Problem requirements:
Return only the lines between the line holding "Write the FreeCAD" and the line holding "knockout_groove_width = 1.2", the two boundary lines included, exactly as they appear.

Task input:
>> Start
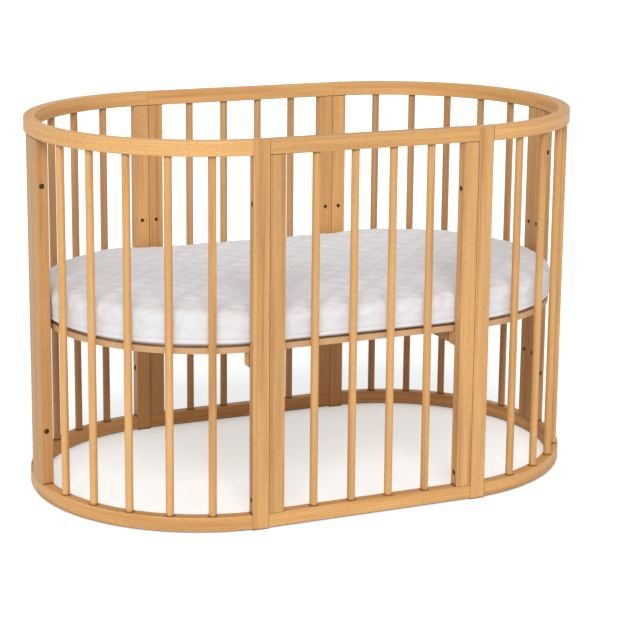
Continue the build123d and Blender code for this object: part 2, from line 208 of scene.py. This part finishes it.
# Shares of each effect in the colour
EVENNESS = 0.18
FIBRE_SHARE = 0.42
CLOUD_SHARE = 0.30
FLECK_SHARE = 0.62
FLECK_DEPTH = 0.8                  # how far flecks lie below the fibres, in the bump
# share of the edges' wear and painted highlight
WEAR_AND_HIGHLIGHT_SHARE = 0.42
# share of the painted shade in the narrow gaps between pieces
GAP_SHADE_SHARE = 0.90

EDGE_WEAR_AND_HIGHLIGHT = 0.0016                 # how far from an edge the lacquer is rubbed and the painted highlight reaches
EDGE_SAMPLES = 4
JOINT_SHADE = 0.0055               # how far from a joint the wood is darkened by painted shade
JOINT_SAMPLES = 6
LACQUER_ROUGHNESS = 0.40
FIBRE_ROUGHNESS = 0.16             # added where the fibres are pale
WORN_ROUGHNESS = 0.12              # added on worn edges
GRAIN_BUMP = (0.00012, 0.6)        # depth and strength, as all bumps here


def member_axes(shader, run):
    """(along, across, through) for a straight, upright, crosswise or curved piece of wood."""
    x, y, z = shader.place()
    if run == "straight":
        return x, y, z
    if run == "upright":
        return z, x, y
    if run == "cross":
        return y, x, z
    past = shader.math("SUBTRACT", shader.math("ABSOLUTE", x), HALF_STRAIGHT)
    squares = shader.math("ADD", shader.math("MULTIPLY", past, past), shader.math("MULTIPLY", y, y))
    radius = shader.math("SQRT", squares)
    angle = shader.math("ARCTAN2", y, past)
    return shader.math("MULTIPLY", angle, OUTER_RADIUS), radius, z


def wood_grain(shader, along, across, through):
    """(colour, fibres, height) of beech whose fibres run along the first coordinate."""
    own = shader.math("MULTIPLY", shader.node("ShaderNodeObjectInfo", "Random"), OWN_SHIFT)

    def drawn_out(rates, detail, roughness=0.55):
        """Noise that is long along the fibres and narrow across them, and differs between pieces."""
        run, width = rates
        point = shader.combine(shader.math("ADD", shader.math("MULTIPLY", along, run), own),
                               shader.math("MULTIPLY", across, width),
                               shader.math("MULTIPLY", through, width))
        return shader.noise(point, 1.0, detail, roughness)

    rings = drawn_out(RING_RATES, detail=3.0)
    fibres = drawn_out(FIBRE_RATES, detail=6.0, roughness=0.72)
    clouds = drawn_out(CLOUD_RATES, detail=2.0)
    flecks = drawn_out(FLECK_RATES, detail=1.0, roughness=0.3)
    bands = shader.steps(rings, (0.30, BEECH_DARK), (0.44, BEECH_MIDDLE), (0.56, BEECH_LIGHT),
                         (0.72, BEECH_MIDDLE))
    fibre_tone = shader.steps(fibres, (0.25, grey(0.35)), (0.70, WHITE))
    cloud_tone = shader.steps(clouds, (0.25, grey(0.72)), (0.75, WHITE))
    own_tone = shader.steps(shader.math("FRACT", own), (0.0, DULLEST_PIECE), (1.0, WHITE))
    dash = shader.steps(flecks, (0.63, grey(0.0)), (0.70, WHITE))
    colour = shader.mix(EVENNESS, bands, BEECH_MIDDLE)
    colour = shader.mix(FIBRE_SHARE, colour, fibre_tone, "MULTIPLY")
    colour = shader.mix(CLOUD_SHARE, colour, cloud_tone, "MULTIPLY")
    colour = shader.mix(1.0, colour, own_tone, "MULTIPLY")
    colour = shader.mix(shader.math("MULTIPLY", dash, FLECK_SHARE), colour, BEECH_FLECK)
    height = shader.math("SUBTRACT", fibres, shader.math("MULTIPLY", dash, FLECK_DEPTH))
    return colour, fibres, height


def wear_and_highlight_edges(shader):
    """How much wear and painted highlight a point has: 1 on an outer edge, 0 on a face, uneven along the
    edge.
    """
    round_normal = shader.tree.nodes.new("ShaderNodeBevel")
    round_normal.samples = EDGE_SAMPLES
    round_normal.inputs["Radius"].default_value = EDGE_WEAR_AND_HIGHLIGHT
    turn = shader.tree.nodes.new("ShaderNodeVectorMath")
    turn.operation = "DOT_PRODUCT"
    shader.feed(turn.inputs[0], round_normal.outputs[0])
    shader.feed(turn.inputs[1], shader.node("ShaderNodeNewGeometry", "Normal"))
    edge = shader.steps(turn.outputs["Value"], (0.80, WHITE), (0.985, grey(0.0)))
    patches = shader.noise(shader.combine(*shader.place()), WEAR_AND_HIGHLIGHT_PATCH_RATE, detail=3.0)
    return shader.math("MULTIPLY", edge, shader.steps(patches, (0.35, grey(0.25)), (0.65, WHITE)))


def painted_gap_shade(shader):
    """How closed in a point is, which sets the painted shade: 1 in the narrow gap between two pieces, 0
    in the open.
    """
    gap = shader.tree.nodes.new("ShaderNodeAmbientOcclusion")
    gap.samples = JOINT_SAMPLES
    gap.inputs["Distance"].default_value = JOINT_SHADE
    return shader.steps(gap.outputs["AO"], (0.60, WHITE), (0.93, grey(0.0)))


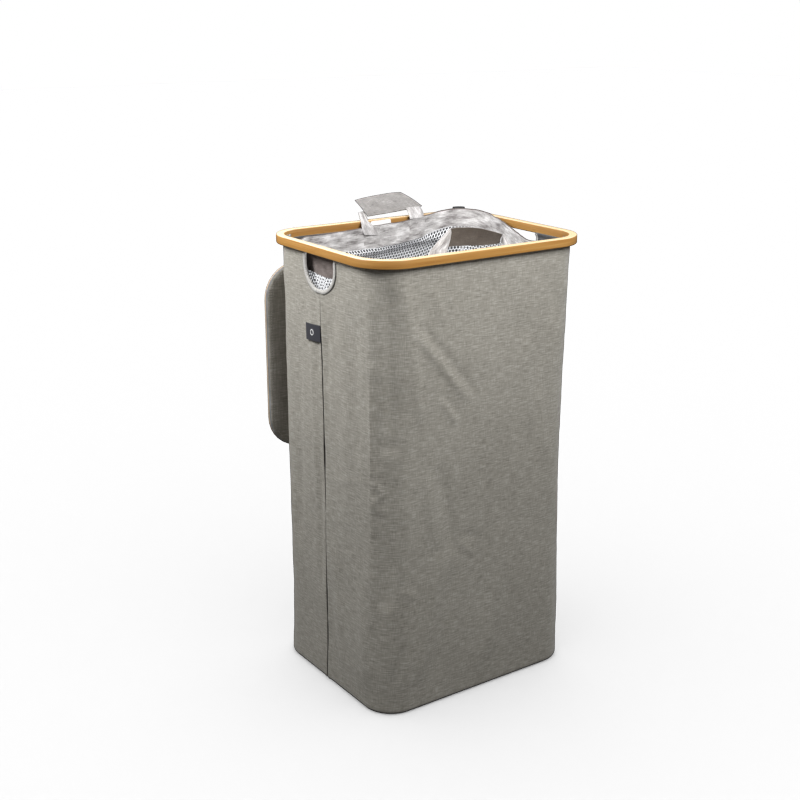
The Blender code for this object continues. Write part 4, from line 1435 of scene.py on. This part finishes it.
def makeStage():
    dropPicks()
    bpy.ops.mesh.primitive_plane_add(size=stage["floorSize"], location=(0, 0, 0))
    floor = bpy.context.object
    floor.name = "floor"
    pale, _, shader = newMaterial("paleFloor", 0.9)
    shader.inputs["Base Color"].default_value = (*(stage["floorTone"],) * 3, 1)
    floor.data.materials.append(pale)
    floor.is_shadow_catcher = True
    world = bpy.data.worlds.new("softStudio")
    bpy.context.scene.world = world
    world.use_nodes = True
    nodes, links = world.node_tree.nodes, world.node_tree.links
    back, seen = nodes["Background"], nodes.new("ShaderNodeBackground")
    for light, strength in ((back, stage["worldStrength"]), (seen, 1.0)):
        light.inputs["Color"].default_value = (1, 1, 1, 1)
        light.inputs["Strength"].default_value = strength
    mix = nodes.new("ShaderNodeMixShader")
    sources = (nodes.new("ShaderNodeLightPath").outputs["Is Camera Ray"], back.outputs[0], seen.outputs[0])
    for number, source in enumerate(sources):
        links.new(source, mix.inputs[number])
    links.new(mix.outputs[0], nodes["World Output"].inputs[0])
    floorOnly = bpy.data.collections.new("floorOnly")
    floorOnly.objects.link(floor)
    floorOnly.collection_objects[0].light_linking.link_state = "EXCLUDE"
    for name, look in stage["lamps"].items():
        bpy.ops.object.light_add(type="AREA", location=look["place"])
        lamp = bpy.context.object
        lamp.name = name
        lamp.data.shape = "SQUARE"
        lamp.data.size = look["size"]
        lamp.data.energy = look["power"]
        lamp.light_linking.receiver_collection = floorOnly  # the pale floor keeps only its soft contact shadow
        aim = Vector((0, 0, look["aim"])) - Vector(look["place"])
        lamp.rotation_euler = aim.to_track_quat("-Z", "Y").to_euler()


def makeCamera():
    bpy.ops.object.camera_add(location=view["place"], rotation=[math.radians(angle) for angle in view["turn"]])
    camera = bpy.context.object
    camera.name = "frontLeftView"
    camera.data.sensor_width = 36.0
    camera.data.lens = view["lens"]
    camera.data.clip_start = view["nearest"]
    bpy.context.scene.camera = camera


makeStage()
makeCamera()
bpy.context.scene.view_settings.view_transform = "Standard"
dropPicks()
print("stage made")
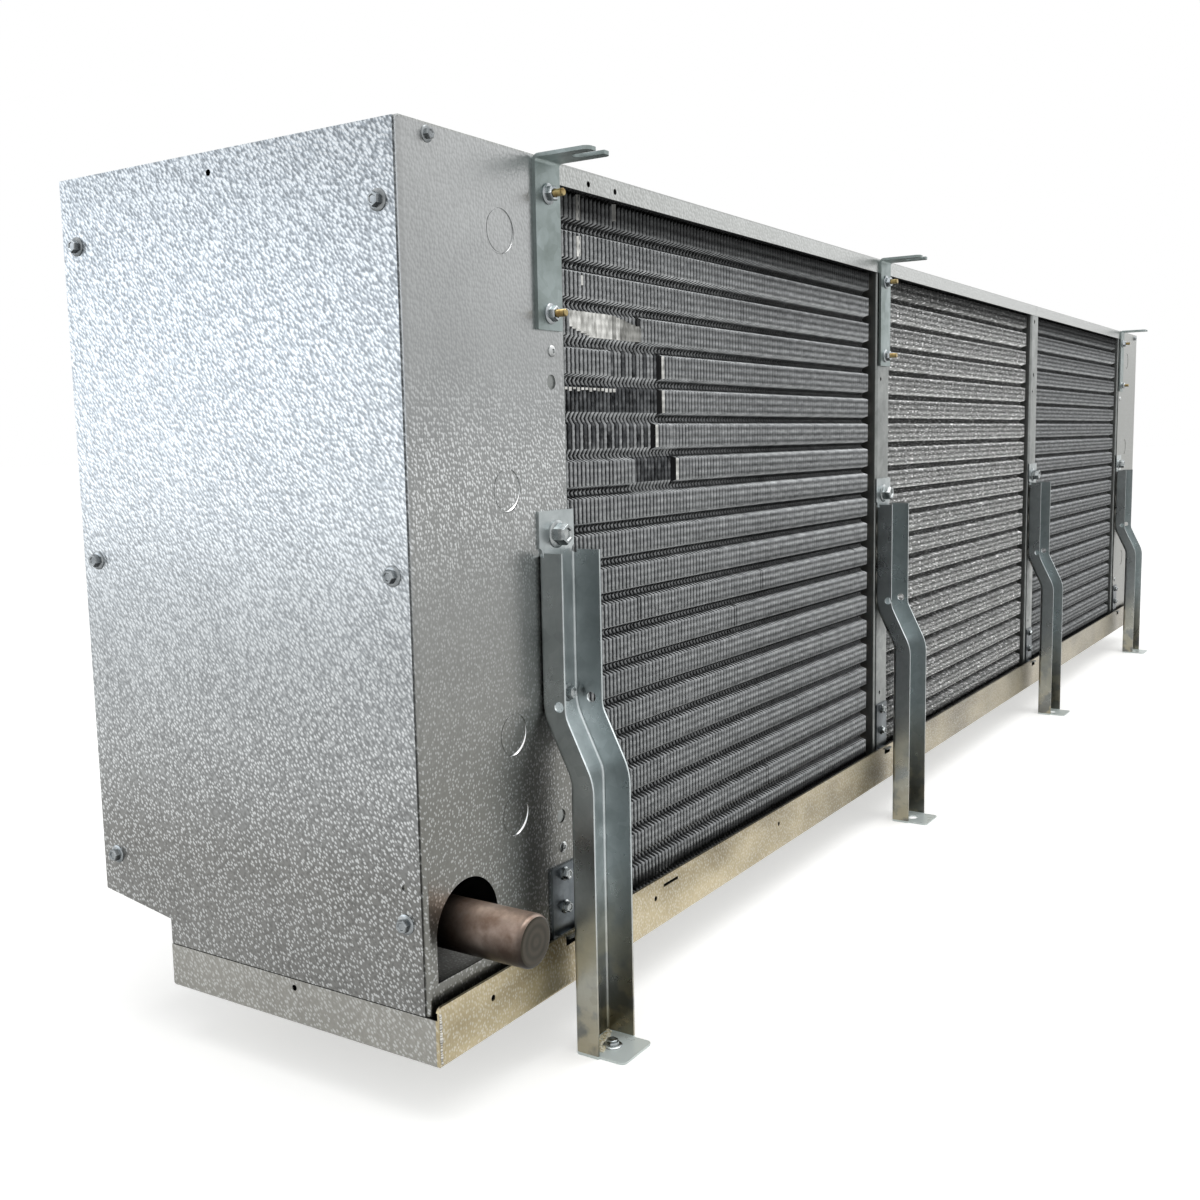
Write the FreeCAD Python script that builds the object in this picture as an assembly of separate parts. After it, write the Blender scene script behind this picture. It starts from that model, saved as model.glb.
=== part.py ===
import FreeCAD, Part
import math
import os

from FreeCAD import Vector

# A three-fan ceiling unit cooler, standing on its channel legs.
# X runs along the unit, Y from the coil (air-in) side to the fan side, Z up.
# The origin is on the floor, below the middle of the unit.

# Driving sizes of the cabinet
bay_count = 3
bay_pitch = 758.0
support_inset = 176.0
body_depth = 374.0
pan_clearance = 48.0
sheet = 1.2
sheet_bend = 1.5

# Coil
row_count = 20
row_pitch = 31.75
coil_depth = 138.0
fin_setback = 5.0
fin_notch_depth = 9.0
fin_notch_height = 11.0
fin_edge_round = 2.5
fin_end_gap = 20.0
fin_pan_gap = 36.8
fin_top_gap = 14.2
coil_tube_diameter = 15.9
coil_tube_inset = 19.0

# Posts that carry the coil bays
post_sheet = 2.0
post_flange = 41.0
post_pan_gap = 29.0
spare_hole_diameter = 7.0
post_hole_diameter = 5.0
post_holes = ((-8.0, 534.5), (-4.0, 120.0))

# Pipe compartment covers
cover_lap = 18.0
corner_strip = 4.5
corner_return = 27.0
cover_hole_diameter = 5.0
cover_hole_depth_share = 0.51
cover_hole_drop = 15.5
cover_low_hole_inset = 20.0
cover_low_hole_height = 135.0
rivet_hole_diameter = 12.0
rivet_hole_heights = (147.0, 510.0)
knockout_diameter = 34.4
knockout_inset = 112.5
knockout_heights = (165.0, 230.5, 425.0, 622.0)
knockout_recess = 0.4
knockout_groove_depth = 0.8
knockout_groove_width = 1.2

# Top cover
top_lip = 18.0
top_joint_gap = 0.8
lip_hole_diameter = 5.0
lip_hole_offsets = (61.0, 103.0)
lip_hole_drop = 11.0

# Pipe opening and suction stub
opening_centre_inset = 47.5
opening_width = 75.0
opening_sill = 61.0
opening_spring = 94.0
stub_diameter = 41.3
stub_height = 93.5
stub_reach = 64.0
stub_cap_round = 4.0
header_diameter = 54.0
header_inset = 78.0
header_socket_wall = 3.0
header_socket_length = 14.0
header_top_gap = 60.0
header_foot = 30.0
branch_diameter = 12.7
branch_rows = 2

# Drain pan
pan_sheet = 1.2
pan_depth = 289.0
pan_side_wall = 38.0
pan_coil_wall = 48.0
pan_coil_overhang = 9.0
pan_end_overhang = 0.6
pan_bend = 2.5
pan_hem = 4.0
pan_cover_gap = 0.4
pan_rim_round = 5.0
pan_riser_gap = 1.0
pan_slot_width = 20.0
pan_slot_height = 8.0
pan_hole_diameter = 5.0
pan_hole_height = 31.0
pan_hole_insets = (64.0, 316.0, 590.0)
pan_end_hole_depth = 141.0
pan_slit_inset = 345.0
pan_slit_length = 28.0
pan_slit_height = 39.0
pan_slit_width = 3.0
spout_diameter = 33.4
spout_wall = 3.4
spout_length = 38.0
spout_flange_diameter = 52.0
spout_flange_thickness = 2.0

# Sloped bottom of the fan section
fan_sill = 73.0
bottom_far_height = 60.0
bottom_lip = 20.0
bottom_upstand = 26.0

# Pan brackets
bracket_sheet = 2.0
bracket_width = 36.0
bracket_top = 105.0
bracket_foot = 30.0
bracket_tab_width = 16.0
bracket_tab_reach = 3.0

# Ceiling hangers, on the posts that have one, from the left end
post_has_hanger = (True, True, False, True)
hanger_width = 34.0
hanger_shift = 3.0
hanger_thickness = 3.0
hanger_drop = 135.0
hanger_flange = 53.0
hanger_bend = 3.0
fork_slot_width = 12.0
fork_slot_depth = 25.0
fork_tip_round = 6.0
hanger_stud_high = 28.5
hanger_stud_pitch = 93.5

# Channel legs
leg_width = 50.0
leg_near_flange = 23.0
leg_far_flange = 28.0
leg_sheet = 2.0
leg_bend = 2.5
leg_top = 406.0
leg_tab = 33.5
leg_notch = 7.0
leg_jog = 26.0
leg_jog_top = 240.0
leg_jog_bottom = 187.0
leg_jog_radius = 22.0
leg_hole_diameter = 9.0
leg_hole_height = 247.0
leg_hole_inset = 17.5
foot_reach = 47.0
foot_corner = 5.0
foot_slot_width = 11.0
foot_slot_length = 18.0
foot_slot_reach = 21.0

# Fans
fan_orifice = 508.0
fan_collar_depth = 36.0
fan_collar_round = 10.0
blade_count = 5
blade_tip_gap = 8.0
blade_thickness = 2.0
blade_root_chord = 105.0
blade_tip_chord = 175.0
blade_root_pitch = 40.0
blade_tip_pitch = 21.0
blade_camber = 0.09
blade_setback = 52.0
hub_diameter = 100.0
hub_length = 44.0
motor_diameter = 128.0
motor_blade_gap = 7.0
motor_strap_width = 50.0
motor_strap_thickness = 3.0
motor_strap_offset = 150.0
motor_strap_margin = 34.0
motor_strap_foot = 22.0
guard_wire = 4.0
guard_stand = 12.0
guard_margin = 20.0
guard_ring_count = 5
guard_hub_radius = 62.0
guard_spokes = 8

# Sizes worked out from the driving ones
hanger_posts = [i for i, has_one in enumerate(post_has_hanger) if has_one]
coil_height = row_count * row_pitch
body_height = fin_pan_gap + coil_height + fin_top_gap
unit_length = 2 * support_inset + bay_count * bay_pitch
left_end = -unit_length / 2
right_end = unit_length / 2
coil_face = -body_depth / 2
fan_face = body_depth / 2
pan_floor = pan_clearance
cabinet_top = pan_floor + body_height
cover_underside = cabinet_top - sheet
post_face = coil_face + sheet
fan_inner_face = fan_face - sheet
support_x = [left_end + support_inset + i * bay_pitch for i in range(bay_count + 1)]
support_count = len(support_x)
pan_far_wall = coil_face + pan_depth
cover_sill = pan_floor + pan_side_wall + pan_cover_gap
coil_bottom = pan_floor + fin_pan_gap
stud_heights = (cabinet_top - hanger_stud_high, cabinet_top - hanger_stud_high - hanger_stud_pitch)
X_AXIS = Vector(1, 0, 0)
Y_AXIS = Vector(0, 1, 0)
Z_AXIS = Vector(0, 0, 1)
ORIGIN = Vector(0, 0, 0)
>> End
Solved exercise:
Write the FreeCAD Python script that builds the object in this picture as an assembly of separate parts. After it, write the Blender scene script behind this picture. It starts from that model, saved as model.glb.
=== part.py ===
import FreeCAD, Part
import math
import os

from FreeCAD import Vector

# A three-fan ceiling unit cooler, standing on its channel legs.
# X runs along the unit, Y from the coil (air-in) side to the fan side, Z up.
# The origin is on the floor, below the middle of the unit.

# Driving sizes of the cabinet
bay_count = 3
bay_pitch = 758.0
support_inset = 176.0
body_depth = 374.0
pan_clearance = 48.0
sheet = 1.2
sheet_bend = 1.5

# Coil
row_count = 20
row_pitch = 31.75
coil_depth = 138.0
fin_setback = 5.0
fin_notch_depth = 9.0
fin_notch_height = 11.0
fin_edge_round = 2.5
fin_end_gap = 20.0
fin_pan_gap = 36.8
fin_top_gap = 14.2
coil_tube_diameter = 15.9
coil_tube_inset = 19.0

# Posts that carry the coil bays
post_sheet = 2.0
post_flange = 41.0
post_pan_gap = 29.0
spare_hole_diameter = 7.0
post_hole_diameter = 5.0
post_holes = ((-8.0, 534.5), (-4.0, 120.0))

# Pipe compartment covers
cover_lap = 18.0
corner_strip = 4.5
corner_return = 27.0
cover_hole_diameter = 5.0
cover_hole_depth_share = 0.51
cover_hole_drop = 15.5
cover_low_hole_inset = 20.0
cover_low_hole_height = 135.0
rivet_hole_diameter = 12.0
rivet_hole_heights = (147.0, 510.0)
knockout_diameter = 34.4
knockout_inset = 112.5
knockout_heights = (165.0, 230.5, 425.0, 622.0)
knockout_recess = 0.4
knockout_groove_depth = 0.8
knockout_groove_width = 1.2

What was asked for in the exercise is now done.